#### [Request]
Print exactly the part opening with the line containing "piece of wire" and closing with the line containing "from collections import namedtuple", with both of those lines included.

#### [Available data]

══════════

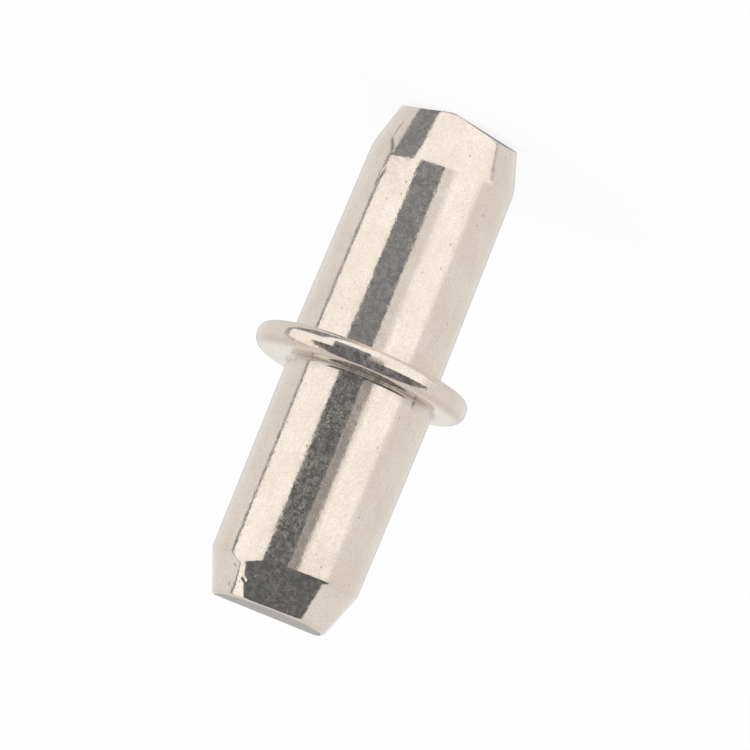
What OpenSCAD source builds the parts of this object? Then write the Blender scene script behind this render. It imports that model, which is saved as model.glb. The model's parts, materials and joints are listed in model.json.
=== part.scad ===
// Shelf support pin: a headed steel pin with a collar between two pegs.
// One peg goes into the drilled hole in a cabinet side, the collar stops it there,
// and the shelf rests on the other peg. It stands here on its cabinet end.
// Both ends were nipped off the wire, which left shallow slopes on them.

/* [Cabinet peg] */
// Diameter of the peg that goes into the cabinet side
cabinet_peg_d = 5; // [4.6:0.1:5.4]
// Length of this peg, from the collar to its end
cabinet_peg_length = 8.25; // [5:0.05:14]
// Length of the tapered nose at its end
cabinet_nose_length = 1.4; // [0.6:0.1:2.5]
// How far the nose draws in at the end, measured on the radius
cabinet_nose_drop = 0.5; // [0.2:0.01:1]
// Radius of the soft bend between this peg and its nose
cabinet_shoulder_r = 1.5; // [0.1:0.1:1.8]
// How far this peg stands off the collar's centre line, towards +X
cabinet_peg_shift = 0.05; // [0:0.01:0.2]
// Steepness in degrees of the two slopes on the front of its end
cabinet_end_slope = 20; // [5:1:25]
// Where on the rim these slopes meet, in degrees from the front towards +X
cabinet_end_meet = 10; // [-30:1:30]

/* [Shelf peg] */
// Diameter of the peg that carries the shelf
shelf_peg_d = 5; // [4.6:0.1:5.4]
// Length of this peg, from the collar to its end
shelf_peg_length = 7.95; // [5:0.05:14]
// Length of the tapered nose at its end
shelf_nose_length = 1.5; // [0.6:0.1:2.5]
// How far the nose draws in at the end, measured on the radius
shelf_nose_drop = 0.6; // [0.2:0.01:1]
// Radius of the bend between this peg and its nose
shelf_shoulder_r = 0.4; // [0.1:0.1:1.8]
// How far this peg stands off the collar's centre line, towards -X
shelf_peg_shift = 0.14; // [0:0.01:0.2]
// Steepness in degrees of the slope on the front half of its end
shelf_front_slope = 1.4; // [0.5:0.1:8]
// Steepness in degrees of the slope on the back half of its end
shelf_back_slope = 6; // [0.5:0.1:10]

/* [Collar] */
// Diameter of the collar
collar_d = 7.2; // [7:0.1:12]
// Thickness of the collar
collar_t = 0.8; // [0.8:0.05:2]
// Radius along the rim on the cabinet side
cabinet_rim_r = 0.3; // [0.1:0.01:0.35]
// Radius along the rim on the shelf side
shelf_rim_r = 0.4; // [0.1:0.01:0.45]

/* [Edges] */
// Radius of the corner between a peg and the collar
root_r = 0.12; // [0.05:0.01:0.35]
// Radius between a nose and the end
tip_r = 0.13; // [0.05:0.01:0.2]

/* [Hidden] */
$fn = 96;

nickel = [0.80, 0.77, 0.71];
collar_r = collar_d / 2;
collar_z = cabinet_peg_length;
cabinet_tip = cabinet_peg_d / 2 - cabinet_nose_drop;
// How deep each peg's stock runs into the collar
root_depth = collar_t / 3;
// How much wider a rounding's circle is than one that only touches the two edges,
// so that it crosses both of them at a slight angle
circle_spread = 1.004;
// How far a rounding's piece reaches past the two edges
piece_spread = 1.4;

up = [0, 1];
down = [0, -1];
outward = [1, 0];
inward = [-1, 0];
// Directions across an end, in degrees from +X
front = -90;
back = 90;

function unit(v) = v / norm(v);
function angle_between(a, b) = acos(unit(a) * unit(b));

// The stock between a corner and an arc of radius r across it, reaching past both edges.
// Taken away, it rounds an outer corner; added, it fills an inner one.
module corner_piece(corner, along_a, along_b, r) {
    half = angle_between(along_a, along_b) / 2;
    centre = corner + unit(unit(along_a) + unit(along_b)) * r / sin(half);
    to_corner = corner - centre;
    touch_a = to_corner + unit(along_a) * r / tan(half);
    touch_b = to_corner + unit(along_b) * r / tan(half);
    translate(centre)
        difference() {
            polygon([[0, 0], touch_a * piece_spread, to_corner * piece_spread, touch_b * piece_spread]);
            circle(r = r * circle_spread);
        }
}

// Half section of a peg: the collar's face is at y = 0 and the end at y = length
module peg_section(d, length, nose_length, nose_drop, shoulder_r) {
    r = d / 2;
    shoulder = [r, length - nose_length];
    tip = [r - nose_drop, length];
    along_nose = tip - shoulder;
    difference() {
        polygon([[0, -root_depth], [r, -root_depth], shoulder, tip, [0, length]]);
        corner_piece(shoulder, down, along_nose, shoulder_r);
        corner_piece(tip, -along_nose, inward, tip_r);
    }
    corner_piece([r, 0], up, outward, root_r);
}

// Stock above a plane that falls away in one direction across an end at height length.
// The fall starts on a straight line that passes the peg's axis at the given distance.
module end_slope(direction, distance, slope, length, reach) {
    rotate([0, 0, direction])
        translate([distance, 0, length])
            rotate([0, slope, 0])
                translate([-reach, -reach, 0])
                    cube([2 * reach, 2 * reach, reach]);
}

module cabinet_peg() {
    // Each slope starts on a chord from the meeting point to one side of the end's rim
    left_half = (90 - cabinet_end_meet) / 2;
    right_half = (90 + cabinet_end_meet) / 2;
    translate([cabinet_peg_shift, 0, collar_z])
        mirror([0, 0, 1])
            difference() {
                rotate_extrude()
                    peg_section(cabinet_peg_d, cabinet_peg_length, cabinet_nose_length,
                                cabinet_nose_drop, cabinet_shoulder_r);
                end_slope(front + cabinet_end_meet + left_half, cabinet_tip * cos(left_half),
                          cabinet_end_slope, cabinet_peg_length, cabinet_peg_d);
                end_slope(front + cabinet_end_meet - right_half, cabinet_tip * cos(right_half),
                          cabinet_end_slope, cabinet_peg_length, cabinet_peg_d);
            }
}

module shelf_peg() {
    translate([-shelf_peg_shift, 0, collar_z + collar_t])
        difference() {
            rotate_extrude()
                peg_section(shelf_peg_d, shelf_peg_length, shelf_nose_length,
                            shelf_nose_drop, shelf_shoulder_r);
            end_slope(front, 0, shelf_front_slope, shelf_peg_length, shelf_peg_d);
            end_slope(back, 0, shelf_back_slope, shelf_peg_length, shelf_peg_d);
        }
}

module collar() {
    translate([0, 0, collar_z])
        rotate_extrude()
            difference() {
                square([collar_r, collar_t]);
                corner_piece([collar_r, 0], up, inward, cabinet_rim_r);
                corner_piece([collar_r, collar_t], down, inward, shelf_rim_r);
            }
}

// The whole pin is headed from one piece of wire
module shelf_pin() {
    color(nickel)
        union() {
            cabinet_peg();
            collar();
            shelf_peg();
        }
}

shelf_pin();
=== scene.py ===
"""Shelf support pin: the nickel finish of its one piece, and the studio that it stands in.

Laid out as an add-on. Run as a script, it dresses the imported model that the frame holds.
"""
import json
import math
from collections import namedtuple

import bpy
import numpy as np
from bpy.props import FloatProperty, FloatVectorProperty, IntProperty, PointerProperty
from mathutils import Matrix, Vector, noise


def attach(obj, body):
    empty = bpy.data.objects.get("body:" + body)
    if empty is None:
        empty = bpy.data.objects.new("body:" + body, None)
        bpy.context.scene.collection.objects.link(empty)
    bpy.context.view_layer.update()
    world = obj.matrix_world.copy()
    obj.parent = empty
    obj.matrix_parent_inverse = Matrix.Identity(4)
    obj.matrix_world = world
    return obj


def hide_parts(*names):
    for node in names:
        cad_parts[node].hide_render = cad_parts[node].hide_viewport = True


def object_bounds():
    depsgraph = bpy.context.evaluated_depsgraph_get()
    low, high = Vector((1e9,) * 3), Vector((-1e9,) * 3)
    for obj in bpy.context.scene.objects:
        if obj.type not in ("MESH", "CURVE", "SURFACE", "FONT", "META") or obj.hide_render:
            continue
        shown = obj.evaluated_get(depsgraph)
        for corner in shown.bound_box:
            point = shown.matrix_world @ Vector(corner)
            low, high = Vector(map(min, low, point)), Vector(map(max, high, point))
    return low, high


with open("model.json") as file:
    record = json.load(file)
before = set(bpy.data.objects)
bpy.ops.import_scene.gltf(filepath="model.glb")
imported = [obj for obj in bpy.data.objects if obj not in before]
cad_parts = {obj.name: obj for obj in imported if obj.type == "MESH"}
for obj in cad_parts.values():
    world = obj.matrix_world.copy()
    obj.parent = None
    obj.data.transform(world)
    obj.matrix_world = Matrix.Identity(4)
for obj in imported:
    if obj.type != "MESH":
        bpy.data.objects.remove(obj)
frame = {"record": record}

bl_info = {
    "name": "Shelf support pin",
    "version": (1, 0, 0),
    "blender": (4, 5, 0),
    "location": "View3D > Sidebar > Shelf pin",
    "description": "Makes a nickel-plated shelf support pin and a white studio round it",
    "category": "Object",
}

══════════

#### [Answer to the exercise]
// The whole pin is headed from one piece of wire
module shelf_pin() {
    color(nickel)
        union() {
            cabinet_peg();
            collar();
            shelf_peg();
        }
}

shelf_pin();
=== scene.py ===
"""Shelf support pin: the nickel finish of its one piece, and the studio that it stands in.

Laid out as an add-on. Run as a script, it dresses the imported model that the frame holds.
"""
import json
import math
from collections import namedtuple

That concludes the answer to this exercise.